2021年7月20日火曜日

砂層が水成層であることを知ることの画期的意義

 縄文社会消長分析学習 115

有吉北貝塚北斜面貝層の砂層起源について学習しています。

1 砂層が水成層である証拠(材料)

ア 層相区分線から水成層であると見える。(断面図観察)

少なくとも崩落物には見られない区分線です。崩落物ならその堆積物が作る地形斜面は安息角による角度となり、もっと急なものになるはずです。層相区分線も必ずもっと急になります。他の断面でも砂層の層相区分線は水平に近いものばかりです。


断面図例

イ 砂層の層相が水成層であるように観察できる(写真観察)

崩落層とするならば砂層ではなくローム中心の土層がメインとなるはずです。台地斜面に下総層群露頭はありません。しかし砂層と土層が混じることのない純粋砂層として存在していることは、それだけで砂層が水成であることを物語っています。

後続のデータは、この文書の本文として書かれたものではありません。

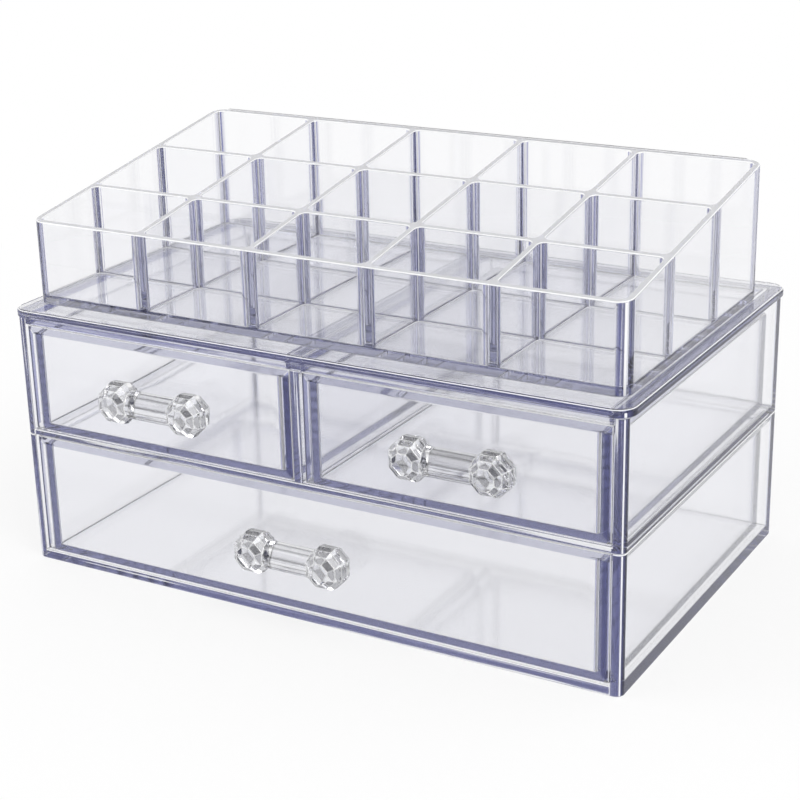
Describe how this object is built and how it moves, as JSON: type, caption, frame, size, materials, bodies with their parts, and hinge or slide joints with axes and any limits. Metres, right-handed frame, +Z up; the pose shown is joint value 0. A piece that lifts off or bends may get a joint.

砂層は写真でみると締まっています。マッシブです。混ざりものがないように見えます。要するに粒径が揃っていて流水の流速変化により粒径選別されて沈降した結果のように見えます。


砂層の写真 例

ウ 砂層上限高度が右岸リッジ標高を越えない

砂層上限高度が右岸リッジ標高とほぼ同じであり、砂層が箱形地形に充満した懸濁流起源であることを強く支持しています。


砂層上限高度と右岸リッジ標高との関係

ア、イ、ウから、ガリー侵食谷頭から流れでた懸濁流は沈砂池で砂だけを沈降させ、水とより細かい懸濁物だけが流出するモデルと同じように、砂層を堆積させたと考えることができます。

2 砂層が水成であることの画期的意義

ア 砂層の起源がガリー侵食によることを証明できる

砂層が水成であると考えると、谷頭部でのガリー侵食が発生し、その侵食された物質(下総層群やローム層・表土など)が濁流となって流下し、箱形地形下半部で砂だけ沈降させたと考えることができます。

つまり、ガリー侵食の実在を物質的に証明できます。また砂層の存在様子から、ガリー侵食が突然発生したことも証明できます。


北斜面貝層 貝層形成直前の様子

イ ガリー侵食が混貝土層の形成を機に治まった(止んだ)ことを理解できる

砂層と混貝土層がインターフィンガーして混じり合い、同時異相になっているように観察できるところが多く見られます。つまり砂層形成と混貝土層形成(貝塚の開始)がオーバーラップしていた時期が存在すると考えられます。


砂層と混貝土層が同時異相のように見える断面

砂層の上部に土層が乗る断面が多く、砂層形成後、その発達が止んだ時期の存在を確認できます。ガリー侵食が治まり(止まり)砂層が時々水没したり侵食されたりすることが完全になくなったので、その結果斜面上部からの崩落土が堆積するようになり土層が出来たと考えられます。

砂層(及び土層)の上には全ての断面で混貝土層が乗ります。

以上の情報から、ガリー侵食の停止(砂層発達の停止)と混貝土層の形成が軌を一にしていることが判明しました。

次のような因果関係を有力な仮説として持つことができます。

●突然ガリー侵食がはじまり集落立地上の危機が発生する。

●集落では、貝をばら撒くなど(混貝土層を形成するなど)の幾つかの(現代から見ると防災工学的意義のある)施策を実施する。

●結果としてガリー侵食は治まる。その現場は箱形地形を貝層(混貝土層、混土貝層、純貝層)でほぼ完全に充填した北斜面貝層として残置する。

3 感想

砂層を斜面上部からの崩落物と誤認識している限り、北斜面貝層がガリー侵食防止工事遺跡であるという物事の本質を見抜くことは困難だと感じます。

北斜面貝層がガリー侵食防止工事遺跡であると判れば、何故ガリー侵食が発生したのかという次の大学習テーマに進むことができます。気候変動、人口急増、自然破壊などをキーワードとする縄文社会消長学習に進める可能性も生まれます。

さらには北斜面貝層形成終了とともに集落消滅したことの意味にもせまることが可能になります。